The Disadvantage of the Benefit of Clergy

As reported here, jurors convicted Pvt. Mathew Kilroy and Edward Montgomery of manslaughter instead of murder for the Boston Massacre. Manslaughter was still nominally a capital crime—but only nominally.

Under British law, people convicted of manslaughter could plead “benefit of clergy” at their sentencing. That plea was an old protection for actual or potential members of the clergy, who could get out of hanging by demonstrating the valuable skill of being able to read from the Bible.

While avoiding execution, those defendants who weren’t actually in holy orders got branded on the base of their thumbs to mark them as convicted felons, ineligible to make the same plea a second time. Sources from the late Middle Ages say the brand was “M” for murderer or manslayer, “T” for thief and other lesser criminals. (Some histories say there was another brand of “F” for felon. It’s hard to sort out.)

That branding was of course painful. Thus, the benefit of clergy plea was a way to reduce a death sentence to a corporal punishment and public shaming for first-time offenders.

And it wasn’t just for the literate after all. Courts asked defendants to read the same verse—Psalms 51:1, the “neck verse”—so illiterate criminals could memorize that verse and gain the same benefit.

And British society knew all that. When the jury in the Massacre trial found Kilroy and Montgomery guilty of manslaughter, everyone knew they were setting those men up for a remitted death sentence and a branding.

Some people felt that was still too harsh. Acting governor Thomas Hutchinson reported shortly after the trial, “I was applied to to remit the burning.”

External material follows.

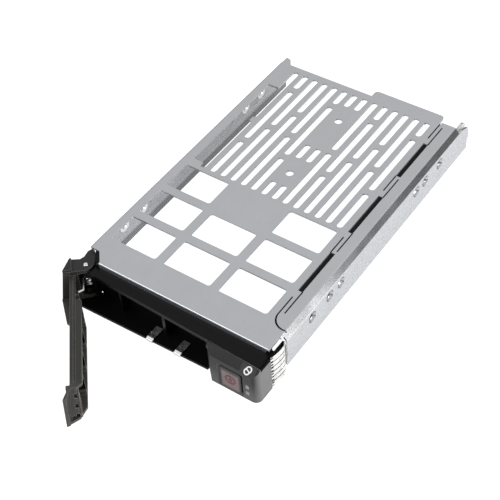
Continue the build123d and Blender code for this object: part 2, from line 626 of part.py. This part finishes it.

People wanted to spare Montgomery in particular. He “had been knocked down with a club, and provoked to fire, as appeared in the course of the evidence,” the governor wrote. Montgomery was also “a fellow of very good character.”

However, Hutchinson found, “[Lt. Col. William] Dalrymple & other Officers wished I would not,” probably to avoid making Bostonians more resentful toward the army. Dalrymple’s 14th Regiment was still stationed on Castle Island (and that had become a political issue in itself). And after all, Montgomery was just a soldier.

In the end, therefore, Hutchinson decided he “did not think it prudent” to commute the soldiers’ branding. The sentencing, and punishment, was set for 14 December.

COMING UP: The smell of burning flesh.

2 comments:

Charles Bahne said...

I seem to recall reading of someone in Massachusetts in this era having been branded with a B for burglar. What's more, I thought the brand was placed on the culprit's forehead. Does this ring any bells with anyone?

J. L. Bell said...

There were definitely British and colonial laws providing for convicts to be branded with a B, which stood in different cases for burglary or blasphemy. Connecticut instituted such a law about burglary in 1735, for example. I also see references to R for rape and T for theft. Sometimes the branding was indeed on the forehead.

In this case, the court record is explicit about the soldiers being “burnt in the hand.” It’s not explicit about the letter. Hence the hedging above.